Saturday, April 16, 2011

Tax Tips for Real Estate Investors

We are almost approaching the deadline of April 18th for the filing our tax returns. One of the important aspects of real estate investing is tax planning. Today I want to share with you some tax tips to help you minimize the tax bite.

1. Interest: This is often the largest deduction taken.

2. Depreciation: Not fully deductible the first year.

3. Repairs: Fully deductible so keep a running list of all repairs made.

4. Local Travel: Yes you can claim your travel to the property, even gas!

5. Long distance travel: If you own an out of area property hotels etc are allowed.

6. Home office: Offices must meet a minimum requirement but can be deducted.

7. Employees and Independent contractors: Anyone you hire to do work on the home.

8. Casualty and theft losses: Losses such as fire and flood are usually taken into account after Insurance.

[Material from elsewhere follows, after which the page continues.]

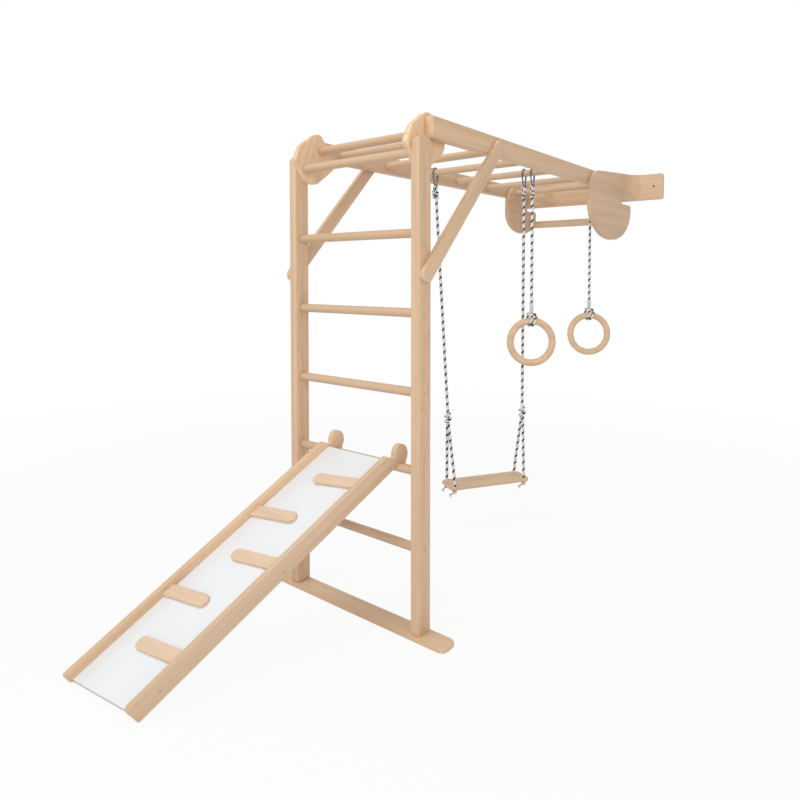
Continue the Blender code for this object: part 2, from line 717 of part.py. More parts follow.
# Rings
for side, place in (("left", RING_LEFT), ("right", RING_RIGHT)):
    ring_pivot = pivot("ring_pivot_" + side, (place[0], place[1], MONKEY_HEIGHT))
    centre = Vector((place[0], place[1], RING_HEIGHT))
    snap_hook("ring_hook_" + side, place, ring_pivot)
    wood(torus_piece("ring_" + side, centre, 0.0, RING_MINOR, None, ring_pivot))
    lashing = torus_piece("ring_lashing_" + side, centre, RING_MINOR + LASHING_GAP, LASHING_RADIUS,
                          LASHING_HALF_ANGLE, ring_pivot)
    paint(lashing, ROPE_WHITE, roughness=0.9)
    lashing_top = RING_HEIGHT + RING_MAJOR + LASHING_RADIUS
    line = taut((place[0], place[1], hook_bottom - ROPE_GAP),
                (place[0], place[1], lashing_top + ROPE_GAP))
    rope = tube("ring_rope_" + side, line, ROPE_RADIUS, ring_pivot)
    paint(rope, ROPE_WHITE, roughness=0.9)
    sleeve = pipe("ring_sleeve_" + side, place, SLEEVE_BOTTOM, SLEEVE_TOP,
                  ROPE_RADIUS + SLEEVE_GAP, SLEEVE_RADIUS, ring_pivot)
    paint(sleeve, CLEAR_SLEEVE, roughness=0.2)
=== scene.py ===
"""Indoor wooden wall bars with slide, swing and rings: the looks of every piece.

Metres, +Z up, in the frame of the packed parts.  X runs along the rungs and
+Y runs from the ladder to the wall.
"""
from math import atan, cos, pi, radians, sin, tan

import bmesh
import bpy
from mathutils import Euler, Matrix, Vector


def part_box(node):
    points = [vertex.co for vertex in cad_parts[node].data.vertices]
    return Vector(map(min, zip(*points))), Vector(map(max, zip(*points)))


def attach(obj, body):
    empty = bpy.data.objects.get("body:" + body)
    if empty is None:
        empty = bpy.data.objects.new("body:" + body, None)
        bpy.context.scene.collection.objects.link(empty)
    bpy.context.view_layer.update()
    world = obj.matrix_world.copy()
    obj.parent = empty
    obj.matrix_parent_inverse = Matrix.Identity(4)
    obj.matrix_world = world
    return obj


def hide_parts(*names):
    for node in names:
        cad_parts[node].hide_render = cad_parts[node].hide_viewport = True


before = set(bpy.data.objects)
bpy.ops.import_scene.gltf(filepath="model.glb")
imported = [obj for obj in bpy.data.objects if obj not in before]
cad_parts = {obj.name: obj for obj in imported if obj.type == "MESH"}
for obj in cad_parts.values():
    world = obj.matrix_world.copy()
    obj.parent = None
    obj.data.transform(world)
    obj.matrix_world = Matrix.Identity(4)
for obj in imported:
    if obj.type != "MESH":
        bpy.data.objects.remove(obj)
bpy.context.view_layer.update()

bl_info = {
    "name": "Wall Bars",
    "version": (1, 0, 0),
    "blender": (4, 5, 0),
    "location": "View3D > Sidebar > Wall Bars",
    "description": "Builds the finished look of wooden wall bars around their packed parts",
    "category": "Add Mesh",
}

# Sizes that the ropes and the shaped boards share with the parts
HALF_WIDTH = 0.283
OUTER_FACE = 0.319
GAP = 0.0003
SOCKET_DEPTH = 0.012
MONKEY_HEIGHT = 1.740
LADDER_RUNGS = (0.303, 0.570, 0.841, 1.113, 1.384)
MONKEY_RUNGS = (0.222, 0.522, 0.805, 1.103, 1.412, 1.709)
FRONT_RUNG = (-0.004, 1.655)
SHOULDER_RUNG = (0.081, 1.736)
LOW_BAR = (1.905, 1.557)
LOW_BAR_RADIUS = 0.021
PLATE_THICK = 0.024
WALL = 1.990
RAIL_FRONT = 1.862
BEAM_BACK = RAIL_FRONT - GAP
RAIL_THIN = WALL - 0.026
BEAM_TOP = 1.782
BRACE_ENDS = ((-0.005, 1.2445), (0.470, 1.740))
BRACE_THICK = 0.020

SLOPE = 0.713
SLOPE_ANGLE = atan(SLOPE)
SKEW = 0.33
SLIDE_RAIL_TOP = 0.6537
SLIDE_RAIL_DROP = 0.0680
SLIDE_RAIL_THICK = 0.0205
SLIDE_LEFT = -0.115
SLIDE_RIGHT = 0.215
SLIDE_TOES = (-0.866, -0.826)
BOARD_LEFT = SLIDE_LEFT + SLIDE_RAIL_THICK + GAP
BOARD_RIGHT = SLIDE_RIGHT - SLIDE_RAIL_THICK - GAP
BOARD_SURFACE = SLIDE_RAIL_TOP - 0.0306
BOARD_LOW = -1.060
BOARD_LOW_TURN = 0.10
BOARD_HIGH = -0.043
CLEAT_TURN = 0.12
CLEAT_MIDDLE = 0.015

SWING_PLACES = {"left": (-0.212, 0.805), "right": (0.109, 1.103)}
SEAT_MIDDLE = Vector((-0.0249, 0.9752, 0.0))
SEAT_TURN = radians(58.7)
SEAT_ALONG = Vector((cos(SEAT_TURN), sin(SEAT_TURN), 0.0))
SEAT_ACROSS = Vector((-sin(SEAT_TURN), cos(SEAT_TURN), 0.0))
SEAT_HALF = (0.2155, 0.065)
SEAT_HOLES = (0.189, 0.047)
SEAT_BOTTOM = 0.214
SEAT_TOP = 0.230
SWING_KNOT_REACH = 0.206
SWING_KNOT_HEIGHT = 0.551
SWING_KNOT_TALL = 0.020
LEG_SPREAD = 0.0066
LEG_BEND = 0.060
LEG_BELOW_SEAT = 0.002
LEG_BELOW_KNOT = 0.0018
SEAT_KNOT_DROP = 0.0093

RING_PLACES = {"left": (0.154, 1.103), "right": (0.202, 1.709)}
RING_HEIGHT = 0.915
RING_MAJOR = 0.103
RING_MINOR = 0.017
RING_TURN = radians(38.67)
RING_FACING = Vector((sin(RING_TURN), -cos(RING_TURN), 0.0))
RING_LEVEL = Vector((cos(RING_TURN), sin(RING_TURN), 0.0))
LASHING_RADIUS = 0.029

HOOK_WIRE = 0.0035
HOOK_TOP_RADIUS = 0.0215
HOOK_LOW_RADIUS = 0.0105
HOOK_LOW_CENTRE = 1.690
HOOK_BOTTOM = HOOK_LOW_CENTRE - HOOK_LOW_RADIUS - HOOK_WIRE
ROPE = 0.012
ROPE_STEP = 0.030
ROPE_GAP = 0.001
GOLDEN_ANGLE = 2.399963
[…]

9. Insurance: Premiums are deductible.

10. Legal and Professional Services: You can deduct your CPA fees incurred for rental property.

Tax planning is an aspect of your business that cannot be ignored and should not be trusted on inexperienced hands. Would you trust your local butcher with a open heart surgery? It is important that real estate investors seek professionals with experience in real estate taxation to assist them with their tax planning. Many times people fail in real estate investing, not because their ideas were bad but because poor tax planning.